THE REQUEST:
Reproduce only the lines from the one containing "# Cloth draped over the jack" through the one containing "bpy.data.objects.remove(obj)", exactly as written and with both ends included.

DATA SHOWN:

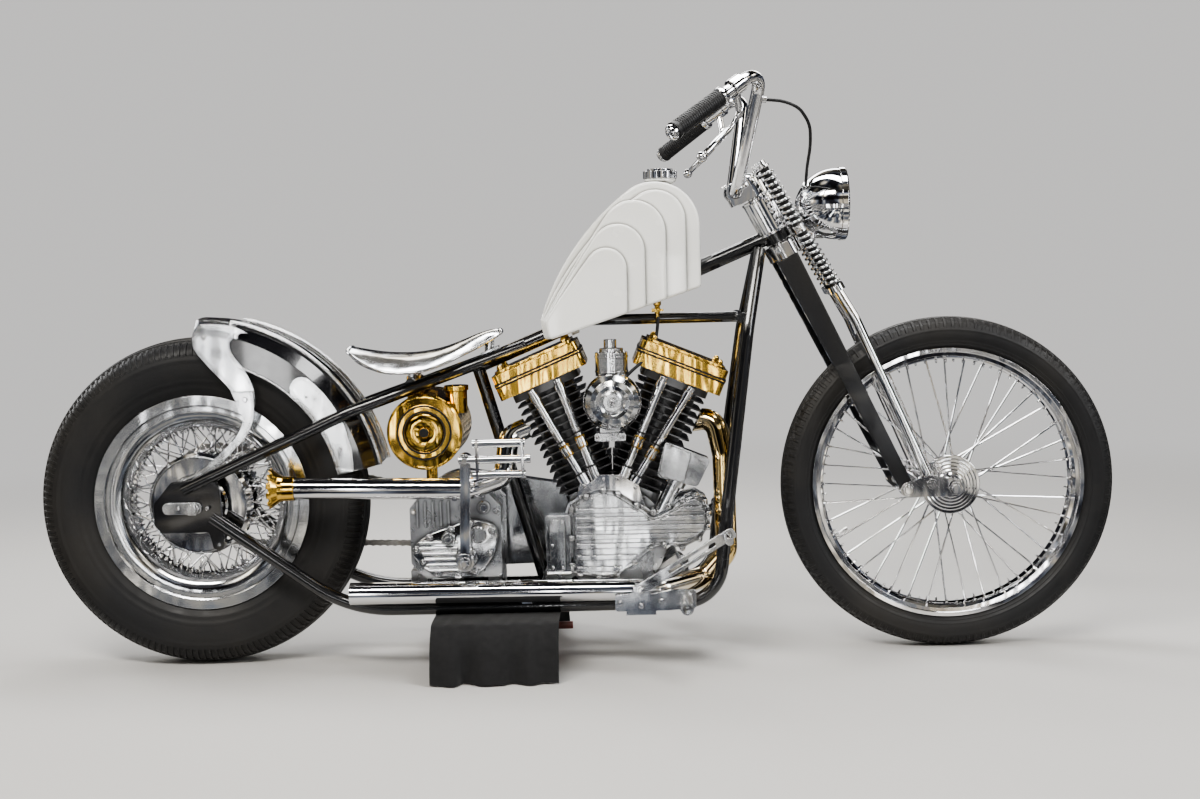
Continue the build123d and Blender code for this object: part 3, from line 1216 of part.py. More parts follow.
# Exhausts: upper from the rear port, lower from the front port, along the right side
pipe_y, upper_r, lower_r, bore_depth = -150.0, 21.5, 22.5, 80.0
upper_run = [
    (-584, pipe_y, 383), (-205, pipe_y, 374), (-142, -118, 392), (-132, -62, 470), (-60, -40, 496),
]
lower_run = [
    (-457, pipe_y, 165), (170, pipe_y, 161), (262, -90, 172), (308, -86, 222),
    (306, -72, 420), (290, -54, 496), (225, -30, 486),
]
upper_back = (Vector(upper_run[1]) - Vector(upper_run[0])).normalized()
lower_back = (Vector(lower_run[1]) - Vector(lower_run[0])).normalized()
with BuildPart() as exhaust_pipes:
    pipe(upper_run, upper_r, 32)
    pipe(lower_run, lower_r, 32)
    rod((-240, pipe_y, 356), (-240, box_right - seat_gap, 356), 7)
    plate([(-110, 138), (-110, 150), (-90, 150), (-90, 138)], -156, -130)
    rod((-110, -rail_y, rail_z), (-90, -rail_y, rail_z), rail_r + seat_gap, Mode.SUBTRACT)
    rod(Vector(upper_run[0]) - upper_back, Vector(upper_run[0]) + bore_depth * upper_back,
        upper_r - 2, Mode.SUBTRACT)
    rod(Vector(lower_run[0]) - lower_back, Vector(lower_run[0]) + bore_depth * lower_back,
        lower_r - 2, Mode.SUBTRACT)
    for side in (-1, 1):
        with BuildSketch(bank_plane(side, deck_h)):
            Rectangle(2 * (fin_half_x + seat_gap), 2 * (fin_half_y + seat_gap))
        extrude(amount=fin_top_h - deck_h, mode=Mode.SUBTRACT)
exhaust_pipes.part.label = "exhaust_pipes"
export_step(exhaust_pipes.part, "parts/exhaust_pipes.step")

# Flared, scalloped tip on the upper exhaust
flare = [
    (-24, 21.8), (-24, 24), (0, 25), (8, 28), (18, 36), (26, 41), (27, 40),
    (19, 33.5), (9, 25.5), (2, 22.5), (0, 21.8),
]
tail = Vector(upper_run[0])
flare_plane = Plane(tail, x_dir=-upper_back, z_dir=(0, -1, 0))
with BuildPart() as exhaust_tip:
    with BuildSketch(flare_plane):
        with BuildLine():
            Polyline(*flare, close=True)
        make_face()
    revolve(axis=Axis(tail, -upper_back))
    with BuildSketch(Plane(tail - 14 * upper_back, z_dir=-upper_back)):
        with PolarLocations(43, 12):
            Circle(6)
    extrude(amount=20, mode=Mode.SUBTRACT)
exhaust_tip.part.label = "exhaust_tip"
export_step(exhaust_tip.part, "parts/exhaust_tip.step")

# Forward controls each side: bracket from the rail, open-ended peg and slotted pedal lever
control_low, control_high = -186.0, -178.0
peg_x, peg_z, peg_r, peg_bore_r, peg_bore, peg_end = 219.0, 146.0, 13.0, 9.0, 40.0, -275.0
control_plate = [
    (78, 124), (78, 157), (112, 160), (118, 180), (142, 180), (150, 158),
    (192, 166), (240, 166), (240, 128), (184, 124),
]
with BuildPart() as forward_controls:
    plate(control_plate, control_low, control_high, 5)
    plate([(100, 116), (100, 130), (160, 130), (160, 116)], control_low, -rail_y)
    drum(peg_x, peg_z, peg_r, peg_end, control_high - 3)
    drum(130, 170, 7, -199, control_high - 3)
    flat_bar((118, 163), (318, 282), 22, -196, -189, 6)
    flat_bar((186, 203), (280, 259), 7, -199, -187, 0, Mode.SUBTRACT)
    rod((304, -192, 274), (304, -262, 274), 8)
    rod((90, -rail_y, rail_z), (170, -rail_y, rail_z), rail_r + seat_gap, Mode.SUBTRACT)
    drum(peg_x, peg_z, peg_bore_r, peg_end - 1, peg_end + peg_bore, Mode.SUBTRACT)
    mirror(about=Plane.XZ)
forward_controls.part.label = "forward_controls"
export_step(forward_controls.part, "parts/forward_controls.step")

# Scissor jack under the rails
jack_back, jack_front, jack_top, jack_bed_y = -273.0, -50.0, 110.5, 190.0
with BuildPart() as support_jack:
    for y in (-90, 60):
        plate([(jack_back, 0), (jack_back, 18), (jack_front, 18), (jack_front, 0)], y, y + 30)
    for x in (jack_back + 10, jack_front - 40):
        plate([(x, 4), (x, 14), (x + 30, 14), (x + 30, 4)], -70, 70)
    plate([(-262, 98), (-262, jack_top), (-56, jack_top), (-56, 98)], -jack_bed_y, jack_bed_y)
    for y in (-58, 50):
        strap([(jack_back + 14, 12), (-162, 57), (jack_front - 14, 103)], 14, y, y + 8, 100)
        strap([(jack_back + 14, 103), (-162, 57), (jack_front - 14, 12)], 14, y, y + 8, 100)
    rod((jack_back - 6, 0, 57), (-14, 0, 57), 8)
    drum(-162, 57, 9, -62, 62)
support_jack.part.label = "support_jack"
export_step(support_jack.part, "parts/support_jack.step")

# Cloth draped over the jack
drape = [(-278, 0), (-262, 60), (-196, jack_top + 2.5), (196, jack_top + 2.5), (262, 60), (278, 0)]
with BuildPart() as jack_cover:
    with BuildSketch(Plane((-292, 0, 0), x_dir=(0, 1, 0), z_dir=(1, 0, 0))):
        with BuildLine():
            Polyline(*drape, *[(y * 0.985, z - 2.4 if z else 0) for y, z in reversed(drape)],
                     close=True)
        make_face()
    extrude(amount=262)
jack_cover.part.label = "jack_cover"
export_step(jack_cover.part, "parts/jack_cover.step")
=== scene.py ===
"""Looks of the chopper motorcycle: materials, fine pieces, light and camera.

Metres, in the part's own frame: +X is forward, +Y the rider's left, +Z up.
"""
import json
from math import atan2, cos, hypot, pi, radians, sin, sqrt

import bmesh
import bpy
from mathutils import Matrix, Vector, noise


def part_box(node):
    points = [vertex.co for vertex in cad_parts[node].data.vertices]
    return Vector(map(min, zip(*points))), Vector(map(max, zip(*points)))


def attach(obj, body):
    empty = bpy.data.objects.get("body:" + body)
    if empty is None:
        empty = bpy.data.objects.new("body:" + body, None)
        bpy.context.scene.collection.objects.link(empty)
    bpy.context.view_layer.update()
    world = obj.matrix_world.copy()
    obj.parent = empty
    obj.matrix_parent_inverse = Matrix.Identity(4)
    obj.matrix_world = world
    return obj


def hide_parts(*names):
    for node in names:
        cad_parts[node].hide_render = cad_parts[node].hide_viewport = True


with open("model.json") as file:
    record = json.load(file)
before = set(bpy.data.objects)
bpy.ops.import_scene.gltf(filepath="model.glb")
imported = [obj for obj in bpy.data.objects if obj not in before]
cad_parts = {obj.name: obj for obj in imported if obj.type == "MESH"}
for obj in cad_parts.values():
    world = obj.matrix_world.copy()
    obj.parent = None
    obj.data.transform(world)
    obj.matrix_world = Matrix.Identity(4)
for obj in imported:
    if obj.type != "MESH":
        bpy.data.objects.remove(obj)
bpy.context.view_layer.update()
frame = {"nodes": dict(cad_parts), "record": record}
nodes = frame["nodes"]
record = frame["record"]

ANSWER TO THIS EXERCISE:
# Cloth draped over the jack
drape = [(-278, 0), (-262, 60), (-196, jack_top + 2.5), (196, jack_top + 2.5), (262, 60), (278, 0)]
with BuildPart() as jack_cover:
    with BuildSketch(Plane((-292, 0, 0), x_dir=(0, 1, 0), z_dir=(1, 0, 0))):
        with BuildLine():
            Polyline(*drape, *[(y * 0.985, z - 2.4 if z else 0) for y, z in reversed(drape)],
                     close=True)
        make_face()
    extrude(amount=262)
jack_cover.part.label = "jack_cover"
export_step(jack_cover.part, "parts/jack_cover.step")
=== scene.py ===
"""Looks of the chopper motorcycle: materials, fine pieces, light and camera.

Metres, in the part's own frame: +X is forward, +Y the rider's left, +Z up.
"""
import json
from math import atan2, cos, hypot, pi, radians, sin, sqrt

import bmesh
import bpy
from mathutils import Matrix, Vector, noise


def part_box(node):
    points = [vertex.co for vertex in cad_parts[node].data.vertices]
    return Vector(map(min, zip(*points))), Vector(map(max, zip(*points)))


def attach(obj, body):
    empty = bpy.data.objects.get("body:" + body)
    if empty is None:
        empty = bpy.data.objects.new("body:" + body, None)
        bpy.context.scene.collection.objects.link(empty)
    bpy.context.view_layer.update()
    world = obj.matrix_world.copy()
    obj.parent = empty
    obj.matrix_parent_inverse = Matrix.Identity(4)
    obj.matrix_world = world
    return obj


def hide_parts(*names):
    for node in names:
        cad_parts[node].hide_render = cad_parts[node].hide_viewport = True


with open("model.json") as file:
    record = json.load(file)
before = set(bpy.data.objects)
bpy.ops.import_scene.gltf(filepath="model.glb")
imported = [obj for obj in bpy.data.objects if obj not in before]
cad_parts = {obj.name: obj for obj in imported if obj.type == "MESH"}
for obj in cad_parts.values():
    world = obj.matrix_world.copy()
    obj.parent = None
    obj.data.transform(world)
    obj.matrix_world = Matrix.Identity(4)
for obj in imported:
    if obj.type != "MESH":
        bpy.data.objects.remove(obj)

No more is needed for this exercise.